→ **STATED PROBLEM**
Report the count of lines where the string "with" appears, and nothing else.

→ **TASK MATERIAL**
┌──

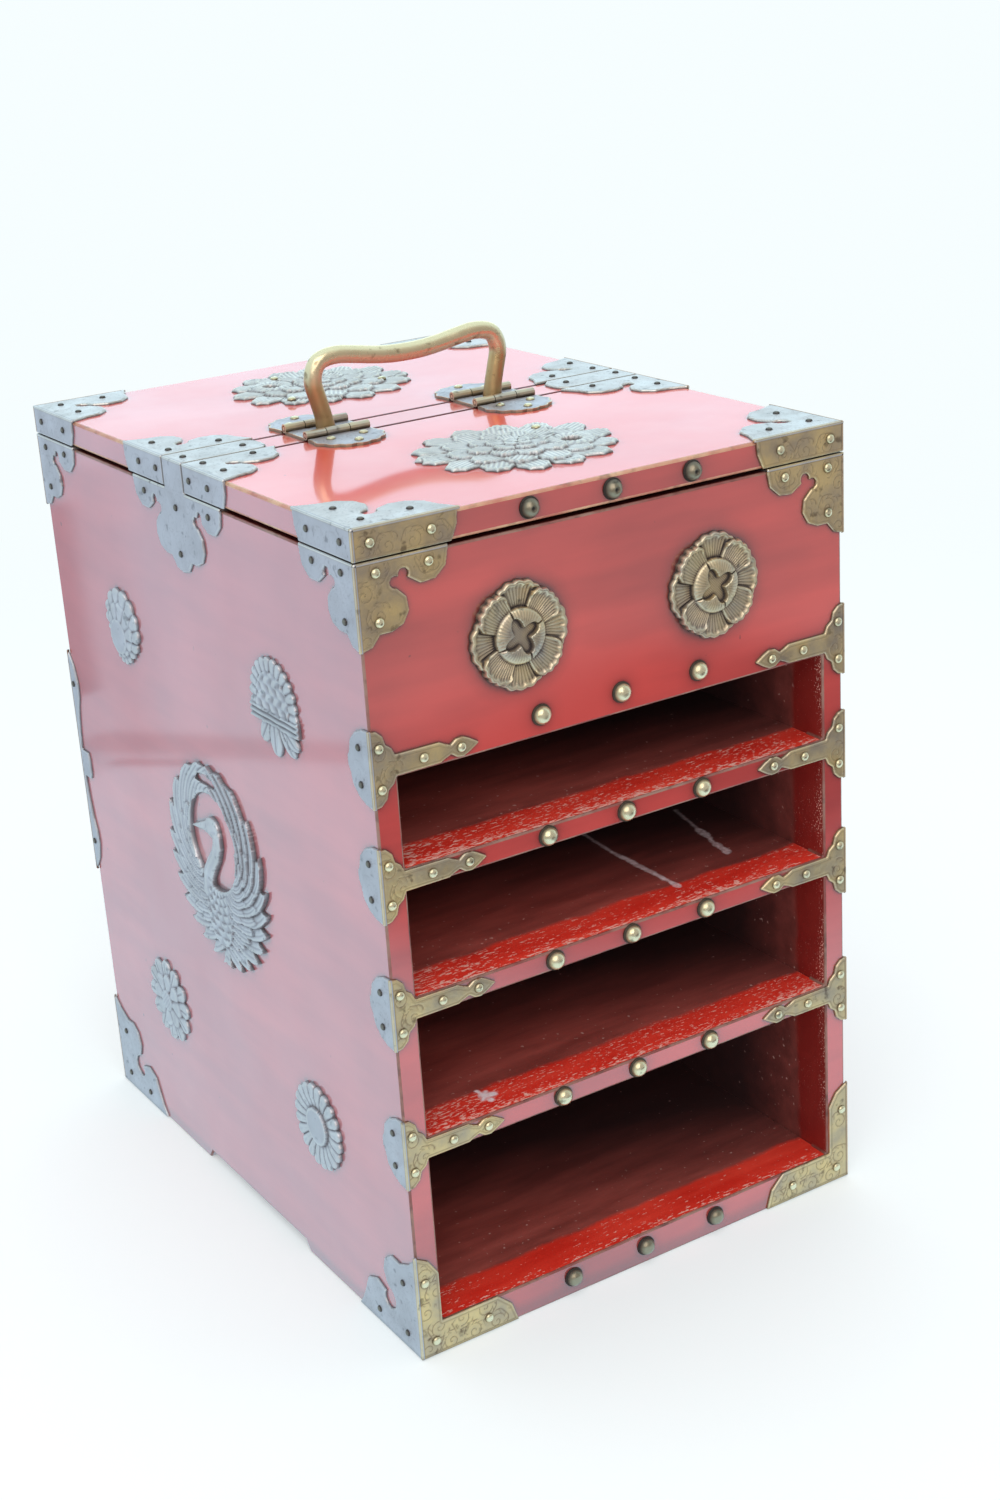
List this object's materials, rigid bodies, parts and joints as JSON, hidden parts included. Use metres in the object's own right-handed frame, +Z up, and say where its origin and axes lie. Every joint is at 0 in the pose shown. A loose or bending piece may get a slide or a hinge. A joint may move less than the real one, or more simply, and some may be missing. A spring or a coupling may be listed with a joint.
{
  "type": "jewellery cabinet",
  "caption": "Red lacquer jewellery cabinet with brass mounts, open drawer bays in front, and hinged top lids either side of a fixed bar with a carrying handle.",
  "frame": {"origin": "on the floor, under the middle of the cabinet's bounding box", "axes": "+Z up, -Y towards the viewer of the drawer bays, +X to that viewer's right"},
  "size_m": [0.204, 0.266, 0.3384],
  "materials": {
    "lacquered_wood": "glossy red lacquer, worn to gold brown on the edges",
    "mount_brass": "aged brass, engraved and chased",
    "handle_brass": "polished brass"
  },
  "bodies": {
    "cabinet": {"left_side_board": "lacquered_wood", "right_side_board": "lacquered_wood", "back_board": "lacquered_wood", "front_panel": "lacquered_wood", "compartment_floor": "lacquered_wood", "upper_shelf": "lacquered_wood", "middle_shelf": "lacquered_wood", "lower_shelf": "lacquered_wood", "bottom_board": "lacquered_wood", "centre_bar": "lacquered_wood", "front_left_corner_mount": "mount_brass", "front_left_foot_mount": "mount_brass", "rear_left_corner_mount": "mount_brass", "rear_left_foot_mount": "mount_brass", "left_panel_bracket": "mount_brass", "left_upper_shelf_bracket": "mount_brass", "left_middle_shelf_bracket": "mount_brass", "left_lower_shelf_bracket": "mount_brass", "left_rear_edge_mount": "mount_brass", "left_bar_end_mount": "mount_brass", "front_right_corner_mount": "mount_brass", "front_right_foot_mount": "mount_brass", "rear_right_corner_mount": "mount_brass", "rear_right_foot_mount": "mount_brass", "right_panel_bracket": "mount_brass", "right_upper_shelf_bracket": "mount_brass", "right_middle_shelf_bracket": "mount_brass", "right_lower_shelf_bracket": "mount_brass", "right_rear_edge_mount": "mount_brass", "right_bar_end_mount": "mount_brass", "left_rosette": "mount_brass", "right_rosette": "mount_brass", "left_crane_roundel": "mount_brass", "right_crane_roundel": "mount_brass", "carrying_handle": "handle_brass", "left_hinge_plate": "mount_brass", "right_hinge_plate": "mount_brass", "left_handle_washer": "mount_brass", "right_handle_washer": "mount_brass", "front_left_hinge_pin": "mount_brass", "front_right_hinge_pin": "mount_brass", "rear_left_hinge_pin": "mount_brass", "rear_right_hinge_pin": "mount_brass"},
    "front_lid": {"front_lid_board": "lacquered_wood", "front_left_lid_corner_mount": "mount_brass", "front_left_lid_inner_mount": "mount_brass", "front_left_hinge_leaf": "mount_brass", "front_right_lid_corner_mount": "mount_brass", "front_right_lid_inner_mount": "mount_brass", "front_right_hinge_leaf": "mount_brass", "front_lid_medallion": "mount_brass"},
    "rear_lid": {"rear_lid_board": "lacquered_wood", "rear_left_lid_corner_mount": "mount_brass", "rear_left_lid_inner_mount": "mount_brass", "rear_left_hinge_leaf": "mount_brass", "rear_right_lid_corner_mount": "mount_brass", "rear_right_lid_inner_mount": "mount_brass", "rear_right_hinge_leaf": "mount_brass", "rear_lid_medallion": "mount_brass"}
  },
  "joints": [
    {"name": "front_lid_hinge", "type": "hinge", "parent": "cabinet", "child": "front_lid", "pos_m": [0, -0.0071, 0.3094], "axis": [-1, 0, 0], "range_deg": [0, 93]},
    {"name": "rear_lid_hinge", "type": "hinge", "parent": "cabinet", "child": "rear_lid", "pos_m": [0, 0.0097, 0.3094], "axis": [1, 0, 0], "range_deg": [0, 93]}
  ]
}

└──
┌──

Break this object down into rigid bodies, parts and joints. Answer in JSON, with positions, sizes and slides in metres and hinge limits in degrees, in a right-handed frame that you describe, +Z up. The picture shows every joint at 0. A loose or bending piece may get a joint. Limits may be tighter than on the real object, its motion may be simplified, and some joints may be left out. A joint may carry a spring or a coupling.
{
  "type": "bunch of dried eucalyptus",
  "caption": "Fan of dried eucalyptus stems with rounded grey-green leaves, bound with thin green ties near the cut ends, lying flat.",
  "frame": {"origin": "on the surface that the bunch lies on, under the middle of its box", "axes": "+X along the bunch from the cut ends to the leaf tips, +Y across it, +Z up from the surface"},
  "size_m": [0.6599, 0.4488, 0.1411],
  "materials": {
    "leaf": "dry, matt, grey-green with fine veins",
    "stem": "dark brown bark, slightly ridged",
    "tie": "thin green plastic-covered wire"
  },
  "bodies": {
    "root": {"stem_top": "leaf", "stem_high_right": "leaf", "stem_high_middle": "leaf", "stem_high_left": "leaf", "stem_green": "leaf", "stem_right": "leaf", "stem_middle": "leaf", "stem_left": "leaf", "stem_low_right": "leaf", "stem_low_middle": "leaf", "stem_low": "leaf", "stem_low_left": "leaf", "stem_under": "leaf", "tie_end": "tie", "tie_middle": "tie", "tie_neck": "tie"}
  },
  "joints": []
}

└──
┌──

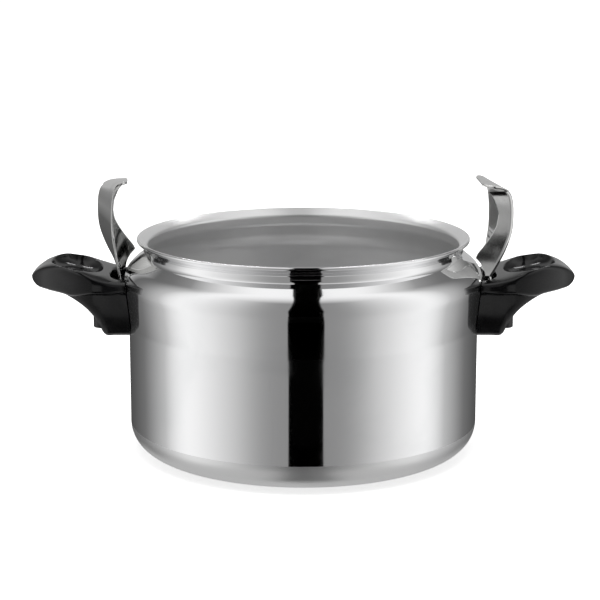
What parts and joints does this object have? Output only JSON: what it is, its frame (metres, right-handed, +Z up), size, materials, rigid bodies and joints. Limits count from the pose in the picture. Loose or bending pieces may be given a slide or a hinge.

└──

→ **SOLUTION TO THIS EXERCISE**
5